*Extracted records:*
------------

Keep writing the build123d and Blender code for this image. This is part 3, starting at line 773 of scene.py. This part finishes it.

------------

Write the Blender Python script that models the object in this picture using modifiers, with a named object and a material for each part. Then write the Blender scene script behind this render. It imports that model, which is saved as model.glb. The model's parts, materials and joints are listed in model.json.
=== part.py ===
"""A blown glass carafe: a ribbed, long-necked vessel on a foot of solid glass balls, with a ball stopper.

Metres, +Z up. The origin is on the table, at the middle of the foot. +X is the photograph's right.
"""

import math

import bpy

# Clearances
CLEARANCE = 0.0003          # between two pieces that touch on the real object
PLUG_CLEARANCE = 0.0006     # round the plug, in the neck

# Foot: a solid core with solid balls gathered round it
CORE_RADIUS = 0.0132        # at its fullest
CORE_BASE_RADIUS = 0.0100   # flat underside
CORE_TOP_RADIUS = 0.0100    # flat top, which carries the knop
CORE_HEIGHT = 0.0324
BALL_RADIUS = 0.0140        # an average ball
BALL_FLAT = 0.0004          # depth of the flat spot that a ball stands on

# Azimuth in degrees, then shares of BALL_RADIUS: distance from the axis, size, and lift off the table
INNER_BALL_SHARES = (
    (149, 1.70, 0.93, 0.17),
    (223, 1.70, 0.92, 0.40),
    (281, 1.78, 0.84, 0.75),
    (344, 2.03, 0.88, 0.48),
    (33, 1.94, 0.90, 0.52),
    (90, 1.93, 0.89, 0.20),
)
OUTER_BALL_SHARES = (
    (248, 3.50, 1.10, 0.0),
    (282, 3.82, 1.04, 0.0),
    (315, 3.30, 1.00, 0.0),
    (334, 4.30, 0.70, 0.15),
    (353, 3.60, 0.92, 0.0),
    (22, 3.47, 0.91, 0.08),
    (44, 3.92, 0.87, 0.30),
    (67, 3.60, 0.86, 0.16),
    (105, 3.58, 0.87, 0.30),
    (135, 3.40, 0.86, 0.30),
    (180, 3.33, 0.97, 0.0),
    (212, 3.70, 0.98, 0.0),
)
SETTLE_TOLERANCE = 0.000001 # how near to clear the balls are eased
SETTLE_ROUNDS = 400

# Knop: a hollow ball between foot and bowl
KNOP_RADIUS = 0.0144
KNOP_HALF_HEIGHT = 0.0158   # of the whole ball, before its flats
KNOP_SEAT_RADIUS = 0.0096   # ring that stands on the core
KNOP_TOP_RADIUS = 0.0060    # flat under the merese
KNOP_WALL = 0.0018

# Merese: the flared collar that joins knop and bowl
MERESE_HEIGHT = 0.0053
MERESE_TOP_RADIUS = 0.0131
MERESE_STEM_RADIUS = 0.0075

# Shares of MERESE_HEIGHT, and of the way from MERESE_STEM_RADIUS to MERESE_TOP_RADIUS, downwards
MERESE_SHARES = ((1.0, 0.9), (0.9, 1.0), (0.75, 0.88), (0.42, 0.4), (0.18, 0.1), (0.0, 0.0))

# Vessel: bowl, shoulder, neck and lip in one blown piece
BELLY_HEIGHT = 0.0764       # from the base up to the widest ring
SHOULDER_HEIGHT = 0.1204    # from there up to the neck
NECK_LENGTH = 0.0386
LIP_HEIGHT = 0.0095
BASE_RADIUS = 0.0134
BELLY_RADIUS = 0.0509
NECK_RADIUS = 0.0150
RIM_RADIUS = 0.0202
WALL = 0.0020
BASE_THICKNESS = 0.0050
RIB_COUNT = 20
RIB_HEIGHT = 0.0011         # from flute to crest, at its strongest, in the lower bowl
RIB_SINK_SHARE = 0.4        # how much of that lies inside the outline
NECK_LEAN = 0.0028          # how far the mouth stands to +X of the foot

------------

*Set exercise:* Your task is to retype the entries verbatim, starting with the line that holds "Write the Blender Python" and stopping after the line that holds "BALL_FLAT = 0.0004".

*Problem solution:*
Write the Blender Python script that models the object in this picture using modifiers, with a named object and a material for each part. Then write the Blender scene script behind this render. It imports that model, which is saved as model.glb. The model's parts, materials and joints are listed in model.json.
=== part.py ===
"""A blown glass carafe: a ribbed, long-necked vessel on a foot of solid glass balls, with a ball stopper.

Metres, +Z up. The origin is on the table, at the middle of the foot. +X is the photograph's right.
"""

import math

import bpy

# Clearances
CLEARANCE = 0.0003          # between two pieces that touch on the real object
PLUG_CLEARANCE = 0.0006     # round the plug, in the neck

# Foot: a solid core with solid balls gathered round it
CORE_RADIUS = 0.0132        # at its fullest
CORE_BASE_RADIUS = 0.0100   # flat underside
CORE_TOP_RADIUS = 0.0100    # flat top, which carries the knop
CORE_HEIGHT = 0.0324
BALL_RADIUS = 0.0140        # an average ball
BALL_FLAT = 0.0004          # depth of the flat spot that a ball stands on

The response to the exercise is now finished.